Jackie gained his bookmaking apprenticeship in Omaha. Together they operated out of the Derby and Saratoga stand-alone books beginning in the early 1950s. With help from J. Kell Houssels Sr., they took over the Las Vegas Club in 1960.

Exber and Gaughan went on to own or invest in a string of other casino properties, but the Las Vegas Club would always be Mel’s home field. (Jackie, of course, held court at the El Cortez.)

Inside, the walls of the Las Vegas Club was a baseball fan’s delight. The walls were adorned with photographs of ballplayers. There were autographed baseballs and bats, and a restaurant called the Dugout. It was there after the Dodgers moved West that you’d commonly see players mingling with fans and gamblers and the great base-stealer Maury Wills performing his variety act.

Mel was regularly seen behind his sports book counter up to his elbows in the odds and the ballgames he loved so much.

A remodel of the casino made its facade look ever more like a miniature Ebbets Field, but shifting gambling habits and the general tarnish of downtown turned the Las Vegas Club into something of a relic. Exber died in 2002, and the casino’s fortunes slowly faded. It closed in August 2015.

A new generation of downtown casino operators is making its own mark on Fremont Street with Derek Stevens leading a growing parade. He has big plans for the old Las Vegas Club site that include a 44-story hotel tower with 777 rooms and suites, a 125-foot-high video screen and a multi-level casino.

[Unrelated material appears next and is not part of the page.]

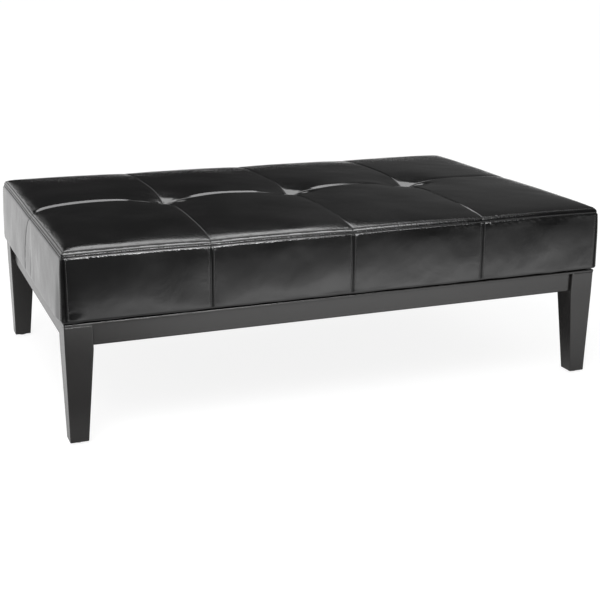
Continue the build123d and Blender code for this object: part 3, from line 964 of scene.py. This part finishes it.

The place will be called Circa Las Vegas.

You can be certain the new place will bustle with energy and be a lot of fun. It’s also sure to offer a modern sports book complete with all the bells and whistles customers have come to expect.

In the spirit of the game, I hope Stevens sets aside a little space in that sports book to acknowledge two of the biggest sports fans to ever do business in Las Vegas, Mel Exber and Jackie Gaughan.